「徳二郎から預かってきました。彼から私のことは聞いてらっしゃらないでしょう。急な事なのですが、徳二郎は体調を崩して入院したんです。貴女が心配なさらないよう、手紙を預かってきました」
 マリアは原田が喋っている最中に、すでに手紙を開いていた。何をこの男は言っているのだ。徳二郎が入院?今日一緒に家を出たときは何でもなかった。きっとこの男に連れて行かれたのだ。そう疑問を抱きながら、手紙を読んだ。

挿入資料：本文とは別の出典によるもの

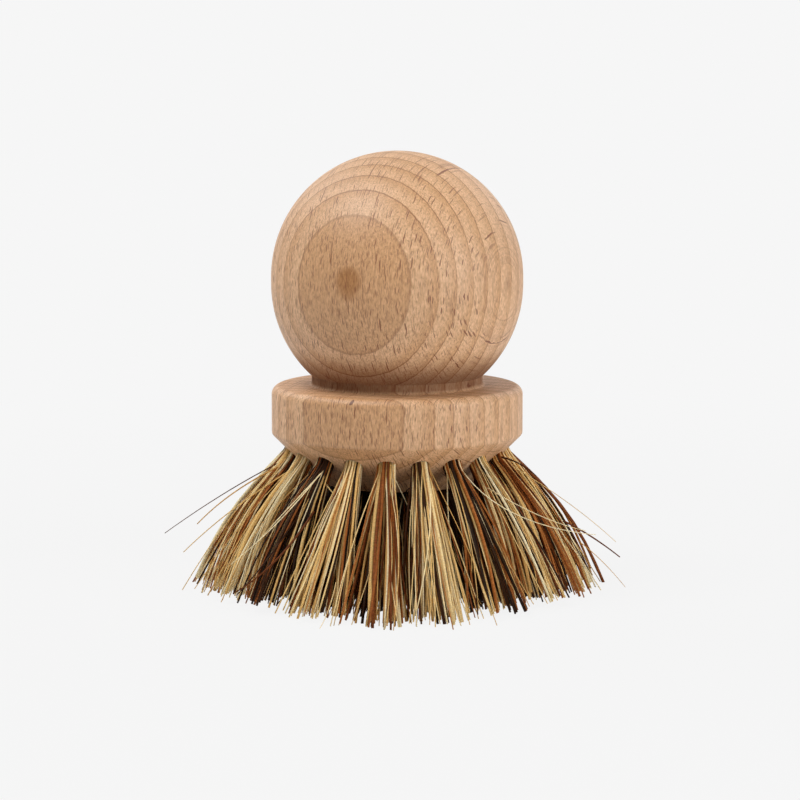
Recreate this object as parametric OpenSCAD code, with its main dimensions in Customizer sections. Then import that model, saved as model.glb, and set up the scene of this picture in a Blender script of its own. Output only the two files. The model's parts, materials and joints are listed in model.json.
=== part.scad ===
// Palm brush: a ball knob and a disc, turned from one piece of beech, with rings of folded
// plant-fibre tufts that wire staples hold in blind holes. The turned piece is two solids,
// ball_knob and tuft_disc, which meet face to face at the foot of the neck.
// Millimetres. The origin is on the axis, in the plane of the trimmed fibre tips, +Z up.

/* [Blank] */
// Diameter of the turned blank, which both the ball and the disc keep
blank_d = 50; // [46:0.5:54]

/* [Knob] */
// Straight belt between the upper and the lower half of the ball
ball_belt = 1.2; // [0.6:0.1:2]
// Depth of the finger groove between ball and disc, from the blank's side in to the neck
groove_depth = 8; // [6:0.25:10]
// Straight height of the neck above the disc
neck_h = 1.9; // [1.4:0.1:3]
// Hollow fillet where the neck meets the disc
neck_fillet = 0.7; // [0.4:0.1:1.1]

/* [Disc] */
// Height of the disc's upright side with its top rounding
disc_h = 9.6; // [8:0.2:12]
// Rounding of the disc's top edge
disc_round = 1.8; // [1:0.1:2.5]

/* [Underside] */
// Height of the cone under the disc
cone_h = 9.8; // [9:0.2:11]
// Diameter of the flat face under the cone
face_d = 30.4; // [29.6:0.2:31.6]
// Width of the blunted corner between side and cone, and between cone and face
corner_blunt = 0.5; // [0.3:0.1:0.8]

/* [Tuft holes] */
// Diameter of the drill
hole_d = 3.8; // [3.5:0.1:4]
// Depth of a hole along its own axis
hole_depth = 7.5; // [6.5:0.25:8]
// Gap between a packed tuft and the wall of its hole
tuft_fit = 0.05; // [0.03:0.01:0.1]

/* [Outer ring] */
// Tufts in the ring on the cone
outer_count = 20; // [18:1:22]
// Distance from the disc's side in to the circle through their hole mouths
outer_inset = 4; // [3.5:0.1:4.5]
// Angle at which they lean out from the axis
outer_lean = 28; // [26:0.5:30]
// Distance by which their tips flare out past the line of their holes
outer_flare = 0.4; // [0:0.1:1.5]
// Angle by which the ring is turned from +X
outer_turn = 12.5; // [0:0.5:18]

/* [Middle ring] */
// Tufts in the ring near the edge of the flat face
middle_count = 14; // [12:1:14]
// Diameter of the circle through their hole mouths
middle_circle_d = 24.6; // [24.2:0.1:25]
// Angle at which they lean out from the axis
middle_lean = 20; // [17:0.5:21]
// Distance by which their tips flare out past the line of their holes
middle_flare = 3.6; // [2.5:0.1:4]

/* [Inner ring] */
// Tufts in the ring round the centre tuft
inner_count = 7; // [6:1:7]
// Diameter of the circle through their hole mouths
inner_circle_d = 12.6; // [12.2:0.1:13]
// Angle at which they lean out from the axis
inner_lean = 8; // [6:0.5:9]
// Distance by which their tips flare out past the line of their holes
inner_flare = 2.9; // [2:0.1:3.5]

/* [Fibres] */
// Height of the flat face above the trimmed tips
trim_h = 20.8; // [18:0.2:24]
// Width of one strand across its corners, at its root
strand_w = 0.8; // [0.7:0.05:0.8]
// Width of one strand across its corners, at its tip
tip_w = 1.3; // [1:0.05:1.4]
// Length of the packed, unfanned tuft outside its hole
collar_h = 0.8; // [0.6:0.1:1.2]
// Width across the tips of one fanned tuft
fan_w = 10.2; // [8:0.2:10.4]

/* [Staples] */
// Side of the square staple wire
wire_w = 0.6; // [0.5:0.05:0.8]
// Distance between the two legs of a staple, centre to centre
staple_w = 2.3; // [2:0.05:2.4]
// Thickness of folded fibre between the staple and the bottom of the hole
fold_h = 1; // [0.8:0.1:1.5]
// Depth to which the legs are driven into the wood
leg_drive = 3.5; // [2.5:0.25:4]
// Gap round the wire
wire_fit = 0.05; // [0.03:0.01:0.1]

/* [Hidden] */
$fn = 96;
STRAND_SIDES = 3;
STRAND_STEPS = 3;
// Depth to which a strand is rooted in the packed part of its tuft
ROOT_IN = 0.4;
// Least wood or fibre left between a strand's corner and the side of its packed tuft
ROOT_MARGIN = 0.1;
// Above 1, strands leave their hole straight and then curve outwards
FAN_CURVE = 1.15;
// Overshoot of a cutter past the surface that it opens
CUT = 1;

ball_r = blank_d / 2;
disc_r = blank_d / 2;
neck_r = ball_r - groove_depth;
face_r = face_d / 2;
outer_r = disc_r - outer_inset;
middle_r = middle_circle_d / 2;
inner_r = inner_circle_d / 2;
tuft_r = hole_d / 2 - tuft_fit;
root_r = tuft_r - strand_w / 2 - ROOT_MARGIN;
fan = (fan_w - tip_w) / 2 / root_r;
// Circles in a packed tuft on which its strands stand: their number, share of root_r and turn
ROOT_CIRCLES = [[1, 0, 0], [3, 0.55, 30], [6, 1, 0]];
roots = [for (circle = ROOT_CIRCLES, n = [0:circle[0] - 1])
    let (turn = circle[2] + 360 * n / circle[0])
    root_r * circle[1] * [cos(turn), sin(turn)]];

face_z = trim_h;
edge_z = face_z + cone_h;
top_z = edge_z + disc_h;
lower_ball_z = top_z + neck_h + sqrt(ball_r * ball_r - neck_r * neck_r);
upper_ball_z = lower_ball_z + ball_belt;
// The middle of an outer hole's mouth lies on the cone
outer_z = face_z + cone_h * (outer_r - face_r) / (disc_r - face_r);

BEECH = [0.83, 0.66, 0.50];
STRAW = [0.80, 0.66, 0.42];
RUSSET = [0.50, 0.31, 0.18];
DARK = [0.24, 0.17, 0.12];
STEEL = [0.68, 0.68, 0.70];
OUTER_TINTS = [RUSSET, STRAW, DARK, STRAW, RUSSET, STRAW, DARK, RUSSET, RUSSET, STRAW];

function two_digits(n) = n < 10 ? str("0", n) : str(n);
function tuft_name(ring, n) = str(ring, "_tuft_", two_digits(n));

// Upper right quarter of a disc
module quarter(r) {
    intersection() {
        circle(r);
        square(r + CUT);
    }
}

// Half outline of the ball and its neck, down to the neck's foot
module knob_outline() {
    translate([0, upper_ball_z]) quarter(ball_r);
    translate([0, lower_ball_z]) square([ball_r, ball_belt]);
    intersection() {
        translate([0, lower_ball_z]) mirror([0, 1]) quarter(ball_r);
        translate([0, top_z]) square(blank_d);
    }
    translate([0, top_z]) square([neck_r, neck_h + CUT]);
    difference() {
        translate([neck_r - CUT, top_z]) square([neck_fillet + CUT, neck_fillet]);
        translate([neck_r + neck_fillet, top_z + neck_fillet]) circle(neck_fillet);
    }
}

// Half outline of the disc, with its rounded top edge and blunted lower corners
module disc_outline() {
    inside_r = disc_r - disc_round;
    side_top_z = top_z - disc_round;
    translate([inside_r, side_top_z]) quarter(disc_round);
    translate([0, side_top_z]) square([inside_r, disc_round]);
    polygon([
        [0, face_z],
        [face_r - corner_blunt, face_z],
        [face_r + corner_blunt / 2, face_z + corner_blunt / 2],
        [disc_r - corner_blunt / 2, edge_z - corner_blunt / 2],
        [disc_r, edge_z + corner_blunt],
        [disc_r, side_top_z],
        [0, side_top_z]
    ]);
}

// Puts its children at a hole's mouth, with +Z along the hole into the wood
module at_hole(circle_r, mouth_z, lean, turn) {
    rotate([0, 0, turn]) translate([circle_r, 0, mouth_z]) rotate([0, -lean, 0]) children();
}

// One hole with the two slots that the staple's legs make in its floor
module hole_cutter() {
    translate([0, 0, -hole_d]) cylinder(h = hole_depth + hole_d, d = hole_d);
    staple_shape(wire_fit);
}

// All places in one ring, for whatever each of them holds
module ring_of(count, circle_r, mouth_z, lean, turn = 0) {
    for (n = [0:count - 1]) at_hole(circle_r, mouth_z, lean, turn + 360 * n / count) children();
}

module ball_knob() {
    color(BEECH) rotate_extrude() knob_outline();
}

module tuft_disc() {
    color(BEECH) difference() {
        rotate_extrude() disc_outline();
        ring_of(outer_count, outer_r, outer_z, outer_lean, outer_turn) hole_cutter();
        ring_of(middle_count, middle_r, face_z, middle_lean) hole_cutter();
        ring_of(inner_count, inner_r, face_z, inner_lean) hole_cutter();
        ring_of(1, 0, face_z, 0) hole_cutter();
    }
}

// Distance out along the tuft's axis at which a point beside that axis meets the trim plane
function trim_reach(x, mouth_z, lean) = (mouth_z + x * sin(lean)) / cos(lean);

// Corners of one strand, ring after ring from its root to its trimmed tip
function strand_points(root, mouth_z, lean, flare) = [
    for (step = [0:STRAND_STEPS])
        let (
            along = step / STRAND_STEPS,
            middle = root * (1 + (fan - 1) * pow(along, FAN_CURVE)) + [flare * along * along, 0],
            width = strand_w + (tip_w - strand_w) * along,
            start = ROOT_IN - collar_h
        )
        for (side = [0:STRAND_SIDES - 1])
            let (
                corner = [cos(360 * side / STRAND_SIDES), sin(360 * side / STRAND_SIDES)] / 2,
                place = middle + width * corner,
                reach = trim_reach(root[0] * fan + flare + tip_w * corner[0], mouth_z, lean)
            )
            [place[0], place[1], start - (reach + start) * along]
];

// Triangles of one strand: its sides, ring by ring, then its two ends
function strand_faces() = let (last = STRAND_SIDES * STRAND_STEPS) concat(
    [for (step = [0:STRAND_STEPS - 1], side = [0:STRAND_SIDES - 1], half = [0:1])
        let (
            a = step * STRAND_SIDES + side,
            b = step * STRAND_SIDES + (side + 1) % STRAND_SIDES
        )
        half == 0 ? [a, b, b + STRAND_SIDES] : [a, b + STRAND_SIDES, a + STRAND_SIDES]],
    [[2, 1, 0], [last, last + 1, last + 2]]
);

// Fibres of one tuft from the bottom of its hole to the trim plane
module tuft(mouth_z, lean, flare) {
    difference() {
        translate([0, 0, -collar_h]) cylinder(h = hole_depth + collar_h, r = tuft_r, $fn = 48);
        staple_shape(wire_fit);
    }
    for (root = roots)
        polyhedron(strand_points(root, mouth_z, lean, flare), strand_faces());
}

// Staple round the fold of a tuft: a crown across the hole and two legs, with a gap all round
module staple_shape(gap = 0) {
    outside = (staple_w + wire_w) / 2 + gap;
    inside = (staple_w - wire_w) / 2 - gap;
    crown_top = hole_depth - fold_h + gap;
    crown_bottom = hole_depth - fold_h - wire_w - gap;
    leg_tip = hole_depth + leg_drive + gap;
    translate([-wire_w / 2 - gap, 0, 0]) rotate([90, 0, 90]) linear_extrude(wire_w + 2 * gap) polygon([
        [-outside, crown_bottom],
        [outside, crown_bottom],
        [outside, leg_tip],
        [inside, leg_tip],
        [inside, crown_top],
        [-inside, crown_top],
        [-inside, leg_tip],
        [-outside, leg_tip]
    ]);
}

module outer_tuft(n) {
    color(OUTER_TINTS[n % len(OUTER_TINTS)])
        at_hole(outer_r, outer_z, outer_lean, outer_turn + 360 * n / outer_count)
            tuft(outer_z, outer_lean, outer_flare);
}

module middle_tuft(n) {
    color(DARK) at_hole(middle_r, face_z, middle_lean, 360 * n / middle_count)
        tuft(face_z, middle_lean, middle_flare);
}

module inner_tuft(n) {
    color(DARK) at_hole(inner_r, face_z, inner_lean, 360 * n / inner_count)
        tuft(face_z, inner_lean, inner_flare);
}

module centre_tuft() {
    color(DARK) at_hole(0, face_z, 0, 0) tuft(face_z, 0, 0);
}

module staples(count, circle_r, mouth_z, lean, turn = 0) {
    color(STEEL) ring_of(count, circle_r, mouth_z, lean, turn) staple_shape();
}

ball_knob();
tuft_disc();
for (n = [1:outer_count])
    outer_tuft(n - 1);
for (n = [1:middle_count])
    middle_tuft(n - 1);
for (n = [1:inner_count])
    inner_tuft(n - 1);
centre_tuft();
staples(outer_count, outer_r, outer_z, outer_lean, outer_turn);  // outer_staples
staples(middle_count, middle_r, face_z, middle_lean);  // middle_staples
staples(inner_count, inner_r, face_z, inner_lean);  // inner_staples
staples(1, 0, face_z, 0);  // centre_staple
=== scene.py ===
"""Looks of a palm brush: a body turned from beech, and rings of plant-fibre tufts under it.

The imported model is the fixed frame. The turned body and every fibre tuft are modelled here in
its place; the staples keep their own solids and get a wire finish.
"""

import json
import logging
import math
from dataclasses import dataclass, field
from enum import Enum

import bmesh
import bpy
from mathutils import Matrix, Vector

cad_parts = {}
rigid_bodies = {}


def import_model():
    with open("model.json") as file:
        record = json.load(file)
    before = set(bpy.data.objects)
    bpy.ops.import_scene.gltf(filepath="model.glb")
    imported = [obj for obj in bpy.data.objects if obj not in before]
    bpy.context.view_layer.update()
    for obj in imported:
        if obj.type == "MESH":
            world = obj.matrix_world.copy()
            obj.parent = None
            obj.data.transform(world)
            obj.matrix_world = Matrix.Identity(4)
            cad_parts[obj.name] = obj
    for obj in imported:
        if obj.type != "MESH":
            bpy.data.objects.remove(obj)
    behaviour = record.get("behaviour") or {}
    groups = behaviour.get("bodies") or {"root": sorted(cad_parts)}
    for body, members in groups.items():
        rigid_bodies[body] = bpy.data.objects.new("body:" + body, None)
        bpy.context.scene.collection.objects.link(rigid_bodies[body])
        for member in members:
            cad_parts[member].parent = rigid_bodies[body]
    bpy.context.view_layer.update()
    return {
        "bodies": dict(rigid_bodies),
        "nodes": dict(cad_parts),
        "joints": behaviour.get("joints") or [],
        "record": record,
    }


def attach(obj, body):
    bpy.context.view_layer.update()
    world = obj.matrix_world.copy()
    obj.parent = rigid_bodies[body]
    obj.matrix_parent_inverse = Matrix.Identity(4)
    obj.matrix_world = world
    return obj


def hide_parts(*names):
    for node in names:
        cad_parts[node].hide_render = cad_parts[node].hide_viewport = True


MM = 0.001
ROOT = "root"
GOLDEN_ANGLE = math.radians(137.508)
# Length of every fibre's own lane, which its lengthwise lines follow, in millimetres
LANE_L = 28.0
LOG = logging.getLogger("palm_brush")


def srgb(red: float, green: float, blue: float) -> tuple[float, float, float, float]:
    """Turns a colour as a screen shows it into the linear one that a shader takes.

    Args:
        red: Share of red, 0 to 1.
        green: Share of green, 0 to 1.
        blue: Share of blue, 0 to 1.

    Returns:
        Linear red, green, blue and an alpha of 1.
    """
    linear = [c / 12.92 if c <= 0.04045 else ((c + 0.055) / 1.055) ** 2.4 for c in (red, green, blue)]
    return (linear[0], linear[1], linear[2], 1.0)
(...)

『マリア。今日は迎えにいけなくてごめん。ちょっと具合が悪くなっていま病院にいるんだ。このひとは僕の友達だから安心して。すぐに帰れると思うから心配しないで。 徳二郎』
 手紙に目を通してもまだ信じられなかった。これは本当に徳二郎が書いたものなのか。そうだとしても無理矢理に書かされたとも思える。マリアが考えていた通り、徳二郎はどこか金持ちの息子だったのだ。この原田という男は親類かなにかで、徳二郎を家に連れ戻し二度と自分に会わせない気だ。
「では、確かに手紙はお渡ししましたよ。私はこれで……」
 マリアは立ち去ろうとする原田の裾を反射的につかんだ。物の良いスーツに皺が寄る。
「待って。まだ話は終わってないわ」
 振り返った原田が、点滅する明かりの中で不気味に見えた。